→ DATASET ROWS:
------

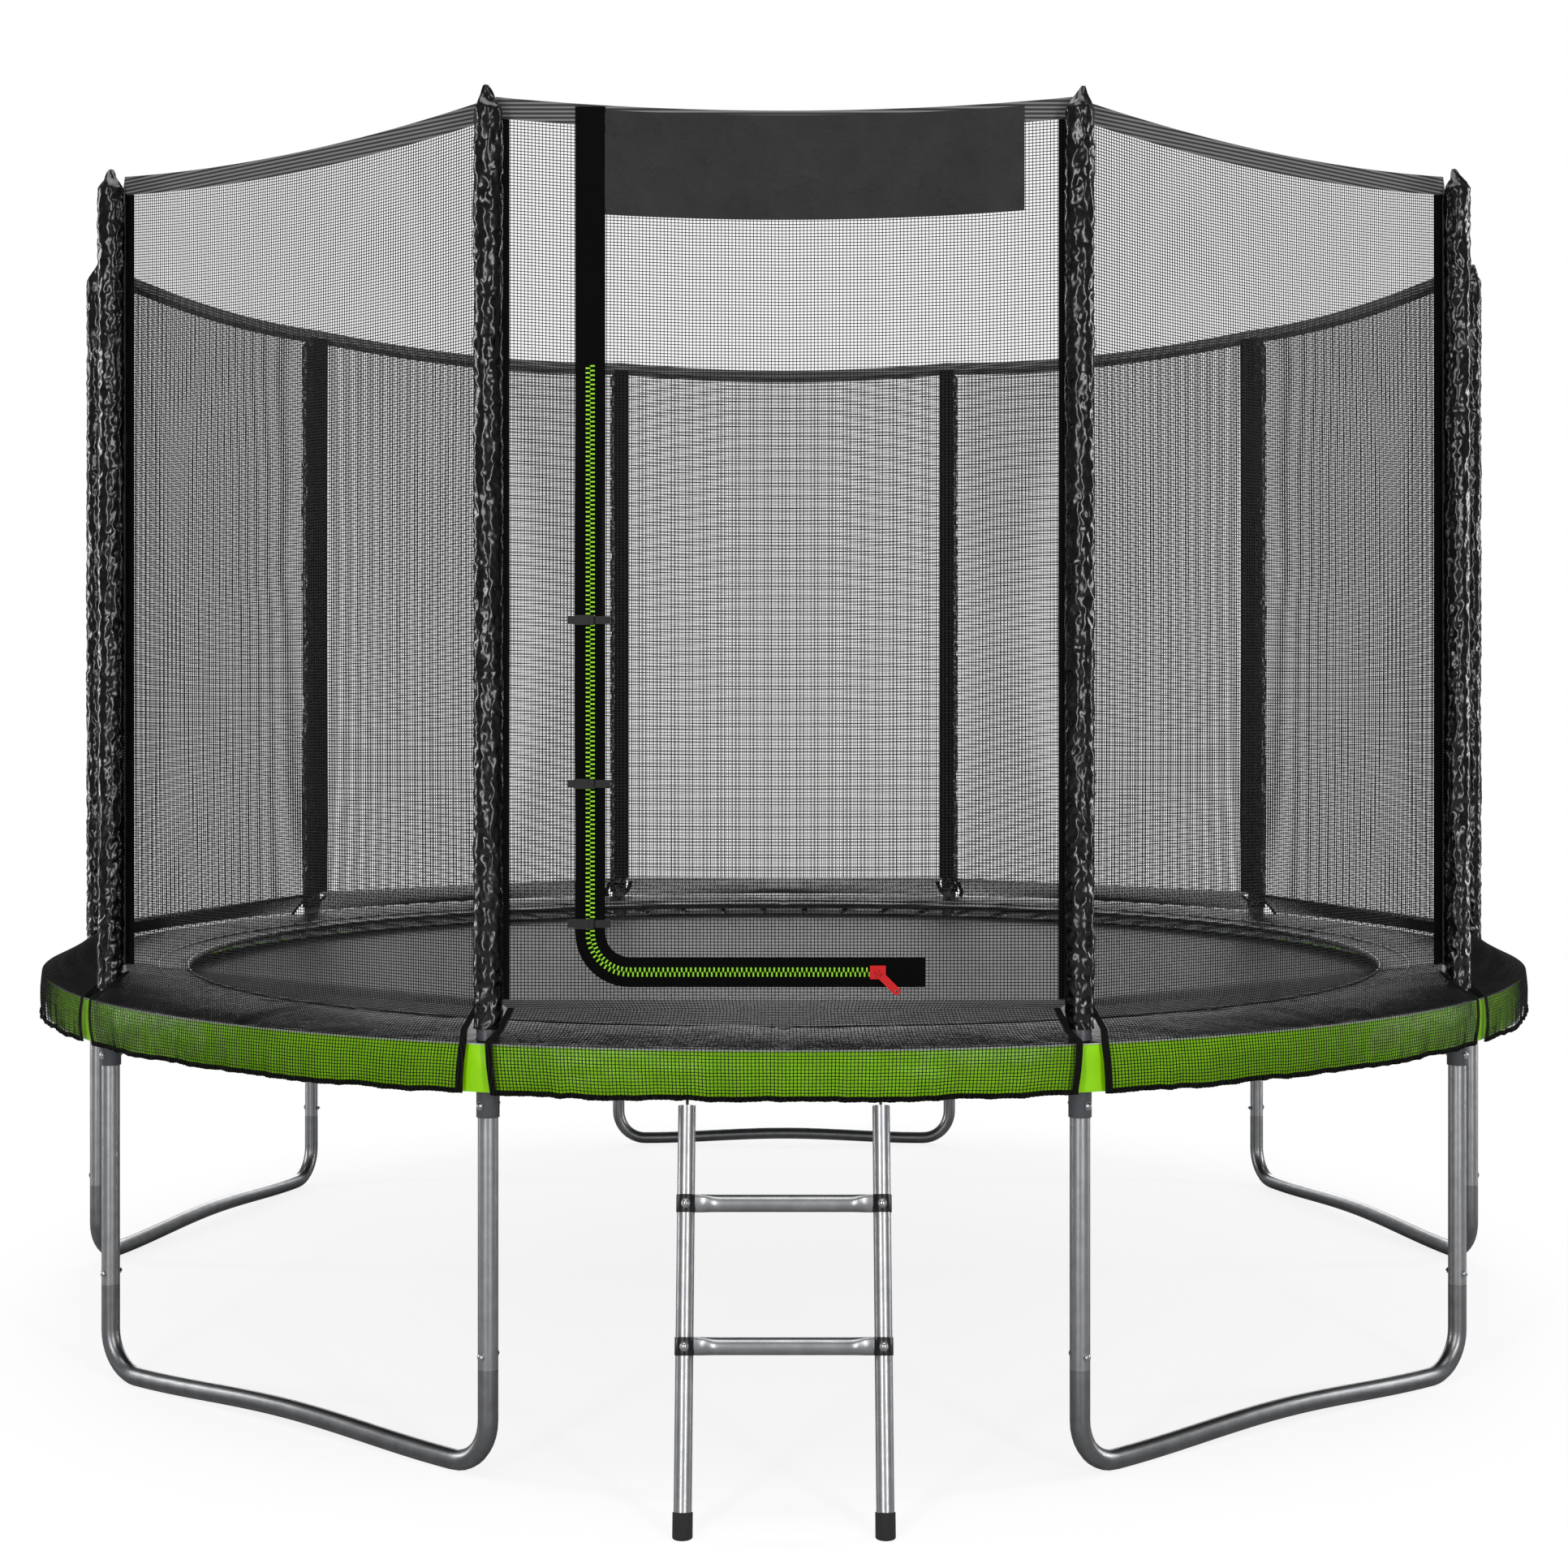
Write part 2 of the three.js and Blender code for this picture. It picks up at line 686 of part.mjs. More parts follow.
// A flat tab whose end bar passes under the slider's arch, drawn along +X first.
function addPull() {
  const face = TEETH_FACE + FIT_GAP + SLIDER_THICKNESS;
  const hinge = -(face + (BAIL_HEIGHT - BAIL_BAR) / 2);
  const half = PULL_WIDTH / 2;
  const shape = rectangle(-PULL_BAR / 2, PULL_LENGTH - half, -half, half);
  const tab = facing(shape, PULL_THICKNESS / 2, PULL_THICKNESS);
  const round = new THREE.CylinderGeometry(half, half, PULL_THICKNESS, 16)
    .translate(PULL_LENGTH - half, 0, 0);
  const eye = BAIL_WIDTH / 2 + PULL_SLACK;
  const window = box(PULL_BAR / 2, PULL_EYE, -half, half, -eye, eye);
  const hole = new THREE.CylinderGeometry(
    PULL_HOLE / 2,
    PULL_HOLE / 2,
    PULL_WIDTH,
    TUBE_SIDES,
  ).translate(PULL_LENGTH - half, 0, 0);
  addMesh(
    "zip_pull",
    cut(join(tab, round), window, hole)
      .rotateY(-PULL_TURN)
      .translate(SLIDER_X, hinge, ZIP_BOTTOM),
    RED_PLASTIC,
  );
}

// ---- buckles ------------------------------------------------------------------

function addBuckle(k, z) {
  const back = -(TEETH_FACE + FIT_GAP);
  const front = back - BUCKLE_DEPTH;
  const mouth = BUCKLE_SOCKET_X + BUCKLE_SOCKET_LENGTH;
  const half = BUCKLE_HEIGHT / 2;
  const strap = STRAP_WIDTH / 2;
  const wall = BUCKLE_WALL;
  const socket = cut(
    box(BUCKLE_SOCKET_X, mouth, front, back, z - half, z + half),
    box(
      BUCKLE_SOCKET_X + wall,
      mouth + 1,
      front + wall,
      back - wall,
      z - half + wall,
      z + half - wall,
    ),
  );
  const strapBack = -(NET_OUT + FIT_GAP);
  const socketStrap = box(
    BUCKLE_SOCKET_X - STRAP_SOCKET_LENGTH,
    BUCKLE_SOCKET_X + wall / 2,
    back - STRAP_THICKNESS,
    back,
    z - strap,
    z + strap,
  );
  const stitched = box(
    BUCKLE_SOCKET_X - STRAP_SOCKET_LENGTH,
    ZIP_X - TAPE_WIDTH / 2 - FIT_GAP,
    back - STRAP_THICKNESS,
    strapBack,
    z - strap,
    z + strap,
  );
  addMesh(
    `buckle_socket_${k + 1}`,
    join(socket, socketStrap, stitched),
    BLACK_PLASTIC,
  );

  const slack = wall + FIT_GAP;
  const collarStart = mouth + FIT_GAP;
  const collarEnd = collarStart + BUCKLE_COLLAR;
  const tongue = cut(
    box(
      mouth - BUCKLE_TONGUE,
      collarStart + 1,
      front + slack,
      back - slack,
      z - half + slack,
      z + half - slack,
    ),
    box(
      mouth - BUCKLE_TONGUE - 1,
      mouth - BUCKLE_SLOT,
      front - 1,
      back + 1,
      z - BUCKLE_SLOT / 2,
      z + BUCKLE_SLOT / 2,
    ),
  );
  addMesh(
    `buckle_clip_${k + 1}`,
    join(
      tongue,
      box(collarStart, collarEnd, front, back, z - half, z + half),
      box(
        collarEnd - 1,
        collarEnd + STRAP_CLIP_LENGTH,
        back - STRAP_THICKNESS,
        back,
        z - strap,
        z + strap,
      ),
    ),
    BLACK_PLASTIC,
  );
}

// ---- ladder -------------------------------------------------------------------

// The Y of a ladder rail's centreline at a height.
const LADDER_TOP_Z = SKIRT_BOTTOM - LADDER_UNDER_SKIRT;
const LADDER_SLOPE = (LADDER_FOOT_OUT - LADDER_TOP_OUT) / LADDER_TOP_Z;
const ladderY = (z) => LADDER_RING_Y - LADDER_FOOT_OUT + LADDER_SLOPE * z;
const ladderPoint = (x, z) => new THREE.Vector3(x, ladderY(z), z);

// A flat hook over the ring, on a stem that is let into the top of the rail.
function hook(x) {
  const inner = HOOK_INSIDE;
  const outer = HOOK_OUTSIDE;
  const from = THREE.MathUtils.degToRad(HOOK_TIP);
  const to = THREE.MathUtils.degToRad(200);
  const steps = 12;
  const arc = (radius) =>
    Array.from({ length: steps + 1 }, (_, i) => {
      const angle = from + ((to - from) * i) / steps;
      return new THREE.Vector2(
        LADDER_RING_Y + radius * Math.cos(angle),
        RAIL_HEIGHT + radius * Math.sin(angle),
      );
    });
  const ring = new THREE.Shape([...arc(outer), ...arc(inner).reverse()]);
  const low = LADDER_TOP_Z - LADDER_TUBE;
  const reach = LADDER_RING_Y - outer;
  const stem = new THREE.Shape([
    new THREE.Vector2(reach, RAIL_HEIGHT),
    new THREE.Vector2(reach, LADDER_TOP_Z + HOOK_STEM / 2),
    new THREE.Vector2(ladderY(low) - HOOK_STEM / 2, low),
    new THREE.Vector2(ladderY(low) + HOOK_STEM / 2, low),
    new THREE.Vector2(reach + HOOK_STEM, LADDER_TOP_Z + HOOK_STEM / 2),
    new THREE.Vector2(LADDER_RING_Y - inner + 1, RAIL_HEIGHT - outer / 2),
    new THREE.Vector2(LADDER_RING_Y - inner - 1, RAIL_HEIGHT),
  ]);
  // Y and Z of the drawing are carried to the world, with the thickness along X.
  const place = new THREE.Matrix4().makeBasis(
    new THREE.Vector3(0, 1, 0),
    new THREE.Vector3(0, 0, 1),
    new THREE.Vector3(1, 0, 0),
  );
  const plate = (shape) =>
    new THREE.ExtrudeGeometry(shape, {
      depth: HOOK_THICKNESS,
      bevelEnabled: false,
    })
      .applyMatrix4(place)
      .translate(x - HOOK_THICKNESS / 2, 0, 0);
  return join(plate(ring), plate(stem));
}

function addLadderRail(side, x) {
  const start = ladderPoint(x, FOOT_FLOOR + LADDER_TUBE / 4);
  const end = ladderPoint(x, LADDER_TOP_Z);
  const tube = sweep([start, end], LADDER_TUBE / 2);
  addMesh(`ladder_rail_${side}`, join(tube, hook(x)), STEEL);
}

// A rubber cap over the rail's end, cut level where it stands on the ground.
function addLadderFoot(side, x) {
  const below = ladderPoint(x, -2 * FOOT_RADIUS);
  const top = ladderPoint(x, FOOT_LENGTH);
  const cap = sweep([below, top], FOOT_RADIUS);
  const seat = sweep(
    [
      ladderPoint(x, FOOT_FLOOR + LADDER_TUBE / 4 - FIT_GAP),
      ladderPoint(x, FOOT_LENGTH + 2 * FOOT_RADIUS),
    ],
    boreFor(LADDER_TUBE / 2),
  );
  const span = 8 * FOOT_RADIUS;
  const y = ladderY(0);
  const ground = box(x - span, x + span, y - span, y + span, -span, 0);
  addMesh(`ladder_foot_${side}`, cut(cap, seat, ground), RUBBER);
}

// A round rung whose flattened ends butt on the rails.
function addRung(name, z) {
  const reach = LADDER_X - LADDER_TUBE / 2 - FIT_GAP;
  const bar = sweep(
    [
      new THREE.Vector3(-reach + RUNG_FLAT_LENGTH, ladderY(z), z),
      new THREE.Vector3(reach - RUNG_FLAT_LENGTH, ladderY(z), z),
    ],
    RUNG_DIAMETER / 2,
  );
  const half = RUNG_FLAT / 2;
  const flat = box(
    -reach,
    reach,
    ladderY(z) - half,
    ladderY(z) + half,
    z - RUNG_DIAMETER / 2,
    z + RUNG_DIAMETER / 2,
  );
  addMesh(`ladder_rung_${name}`, join(bar, flat), STEEL);
}

// ---- assembly -----------------------------------------------------------------

for (let i = 0; i < BAYS; i += 1) {
  addRail(i);
  addUpright(i);
  addPole(i);
}
LEG_PAIRS.forEach((pair, k) => addBase(k, pair));
addMat();
addSprings();
addPad();
addSkirt();
addNet("net_front_panel", -1, 1);
addNet("net_right", 0, SIDE_BAYS);
addNet("net_back", SIDE_BAYS, SIDE_BAYS);
addNet("net_left", 2 * SIDE_BAYS, SIDE_BAYS);
addZip();
addBanner();
addSlider();
addPull();
BUCKLE_RISES.forEach((rise, k) => addBuckle(k, ZIP_BOTTOM + rise));
addLadderRail("left", -LADDER_X);
addLadderRail("right", LADDER_X);
addLadderFoot("left", -LADDER_X);
addLadderFoot("right", LADDER_X);
Object.entries(RUNG_HEIGHTS).forEach(([name, z]) => addRung(name, z));

export default part;
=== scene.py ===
"""The looks of a round backyard trampoline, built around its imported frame.

Metres, +Z up, the door and the ladder towards -Y. Places come from the frame's
own boxes.
"""

import math

import bpy
from mathutils import Matrix, Vector, noise


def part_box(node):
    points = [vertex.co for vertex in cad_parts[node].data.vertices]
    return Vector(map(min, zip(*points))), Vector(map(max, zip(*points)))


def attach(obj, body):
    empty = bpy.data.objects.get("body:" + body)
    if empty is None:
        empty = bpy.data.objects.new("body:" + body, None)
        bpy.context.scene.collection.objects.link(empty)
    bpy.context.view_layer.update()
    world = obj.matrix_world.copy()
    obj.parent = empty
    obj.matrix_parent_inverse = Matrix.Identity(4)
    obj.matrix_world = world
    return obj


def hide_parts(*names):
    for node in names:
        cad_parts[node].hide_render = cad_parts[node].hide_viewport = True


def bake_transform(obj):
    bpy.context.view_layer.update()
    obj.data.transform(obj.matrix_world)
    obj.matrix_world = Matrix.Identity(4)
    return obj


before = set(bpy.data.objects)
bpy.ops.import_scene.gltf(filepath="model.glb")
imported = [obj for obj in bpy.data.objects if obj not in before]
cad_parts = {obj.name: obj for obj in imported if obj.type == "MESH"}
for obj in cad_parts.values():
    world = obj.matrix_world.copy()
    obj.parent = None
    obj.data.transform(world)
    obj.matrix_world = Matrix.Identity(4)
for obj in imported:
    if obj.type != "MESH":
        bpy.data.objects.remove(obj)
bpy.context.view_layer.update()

# ---- Camera ----
# A level camera a little above the mat, straight in front of the door.

MM = 0.001
EYE_DISTANCE = 6.072
EYE_HEIGHT = 1.434
LENS = 52.9
FRAMING_SHIFT = -0.0414

bpy.ops.object.select_all(action="DESELECT")
bpy.ops.object.camera_add(
    location=(0, -EYE_DISTANCE, EYE_HEIGHT), rotation=(math.pi / 2, 0, 0)
)
camera = bpy.context.object
camera.data.lens = LENS
camera.data.sensor_width = 36
camera.data.shift_y = FRAMING_SHIFT
camera.data.clip_end = 200
bpy.context.scene.camera = camera
bpy.context.scene.view_settings.view_transform = "Standard"

# ---- Studio ----
# A pale floor that runs out to white, two tall soft lights in front, one light
# overhead, one behind and two at the sides. Only reflections see the room's grey
# and the floor's darker tone.

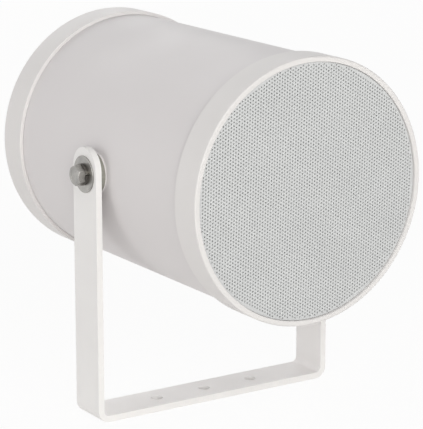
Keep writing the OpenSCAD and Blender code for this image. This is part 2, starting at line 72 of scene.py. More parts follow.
photoView = {
    "turn": -33.095,  # degrees round the upright axis
    "rise": 13.933,
    "distance": 1.16488,
    "right": 0.004119,  # how far the aim lies from the pivot, across and up the picture
    "up": -0.031112,
    "focalPixels": 2135.7,
    "longSide": 429,
}


def placeCamera():
    turn, rise = math.radians(photoView["turn"]), math.radians(photoView["rise"])
    back = Vector((math.sin(turn) * math.cos(rise), -math.cos(turn) * math.cos(rise), math.sin(rise)))
    right = Vector((math.cos(turn), math.sin(turn), 0))
    up = right.cross(-back)
    lens = bpy.data.cameras.new("photoCamera")
    lens.sensor_width = 36
    lens.lens = photoView["focalPixels"] * lens.sensor_width / photoView["longSide"]
    lens.clip_start, lens.clip_end = 0.05, 30
    camera = bpy.data.objects.new("photoCamera", lens)
    bpy.context.scene.collection.objects.link(camera)
    camera.matrix_world = Matrix((
        (right.x, up.x, back.x, 0), (right.y, up.y, back.y, 0), (right.z, up.z, back.z, 0), (0, 0, 0, 1)))
    camera.location = (pivot + back * photoView["distance"] + right * photoView["right"]
                       + up * photoView["up"])
    bpy.context.scene.camera = camera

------

→ WRITTEN EXERCISE:
Exactly the lines above from the one with "zip(*points))), Vector(map(max, zip(*points)))" to the one with "FRAMING_SHIFT = -0.0414", both included, are to be quoted; leave the rest out.

→ ANSWER IN FULL:
    return Vector(map(min, zip(*points))), Vector(map(max, zip(*points)))


def attach(obj, body):
    empty = bpy.data.objects.get("body:" + body)
    if empty is None:
        empty = bpy.data.objects.new("body:" + body, None)
        bpy.context.scene.collection.objects.link(empty)
    bpy.context.view_layer.update()
    world = obj.matrix_world.copy()
    obj.parent = empty
    obj.matrix_parent_inverse = Matrix.Identity(4)
    obj.matrix_world = world
    return obj


def hide_parts(*names):
    for node in names:
        cad_parts[node].hide_render = cad_parts[node].hide_viewport = True


def bake_transform(obj):
    bpy.context.view_layer.update()
    obj.data.transform(obj.matrix_world)
    obj.matrix_world = Matrix.Identity(4)
    return obj


before = set(bpy.data.objects)
bpy.ops.import_scene.gltf(filepath="model.glb")
imported = [obj for obj in bpy.data.objects if obj not in before]
cad_parts = {obj.name: obj for obj in imported if obj.type == "MESH"}
for obj in cad_parts.values():
    world = obj.matrix_world.copy()
    obj.parent = None
    obj.data.transform(world)
    obj.matrix_world = Matrix.Identity(4)
for obj in imported:
    if obj.type != "MESH":
        bpy.data.objects.remove(obj)
bpy.context.view_layer.update()

# ---- Camera ----
# A level camera a little above the mat, straight in front of the door.

MM = 0.001
EYE_DISTANCE = 6.072
EYE_HEIGHT = 1.434
LENS = 52.9
FRAMING_SHIFT = -0.0414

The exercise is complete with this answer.